For parents who seek a Montessori experience, Childpeace Montessori School runs through what it calls “upper elementary school” for children who are 9-12. (Tuition is $13,000.) Next door, Metro Montessori educates middle-school-age students (for $17,000 a year).

Catlin Gabel and the Oregon Episcopal School offer rigorous programs at steeper prices — $28,500 at Catlin’s lower school and $28,200 at OES.

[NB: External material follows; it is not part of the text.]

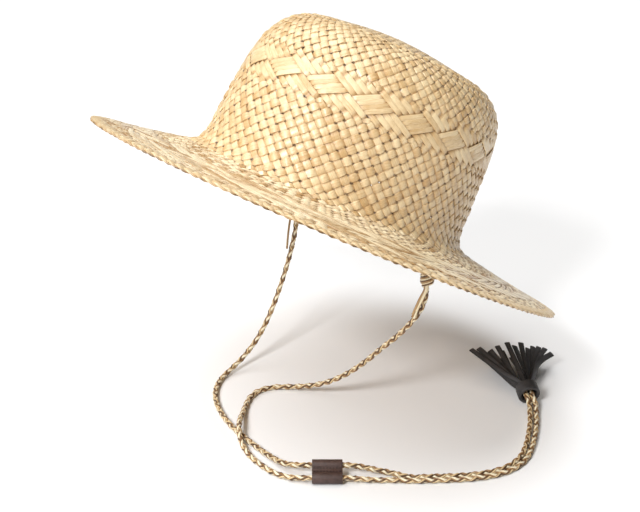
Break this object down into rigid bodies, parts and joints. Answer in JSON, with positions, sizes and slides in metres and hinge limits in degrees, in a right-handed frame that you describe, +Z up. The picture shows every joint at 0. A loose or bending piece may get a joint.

BY THE NUMBERS: OREGON AND WASHINGTON 

$ Per Student Spending

Oregon: $10,842
Washington: $11,534

Starting Teacher Salary

Oregon: 2015-16 school year, $35,252
Washington: 2015-16 school year, $35,069

Median Teacher Salary in 2016

Oregon: $63,730
Washington: $64,850

High School Graduation Rate in 2016

Oregon: 74.8 percent
Washington: 79.7 percent

Average Kindergarten Class Size

Oregon: 22
Washington: 17

Statewide Student/teacher Ratio

Oregon: 23.1 students to one teacher in the 2016-17 school year
Washington: 16.9 students to one teacher as of fall 2015

National Assessment of Educational Progress Scores for Reading/Math at 4th Grade in 2017

Oregon: Math: 233; Reading: 218
Washington: Math: 242; Reading: 223
National average: Math: 239; Reading: 221

Statewide Percentage of Students Eligible for Reduced Lunch

Oregon: 2010-2011: 50.6 percent
Washington: 2010-2011: 40.1 percent

Percentage of Special Education Students

Oregon: 13.8 percent in 2010
Washington: 12 percent in 2010

Number of Charter Schools Statewide

Oregon: 127
Washington: 12

Statewide percentage of English Language Learners

Oregon: 9.2 percent in 2015

Washington: 10.4 percent in 2015

Student Backgrounds

Oregon

Caucasian: 63.4 percent
African-American: 2.4 percent
Asian-American: 3.9 percent
Hispanic: 22.5 percent
American Indian/Alaskan Native: 1.4 percent

Washington

Caucasian: 56.1 percent
African-American: 4.4 percent
Asian-American: 7.3 percent,
Hispanic: 22.4 percent
American Indian/Alaskan Native: 1.4 percent

Average SAT scores in 2017

Oregon: 1108

Washington: 1075

 

Beth Slovic teaches journalism at Clark College in Vancouver; her daughter will start school in Portland in the fall. Jenifer Banceu studies journalism at Clark; her daughter attends Vancouver Public Schools.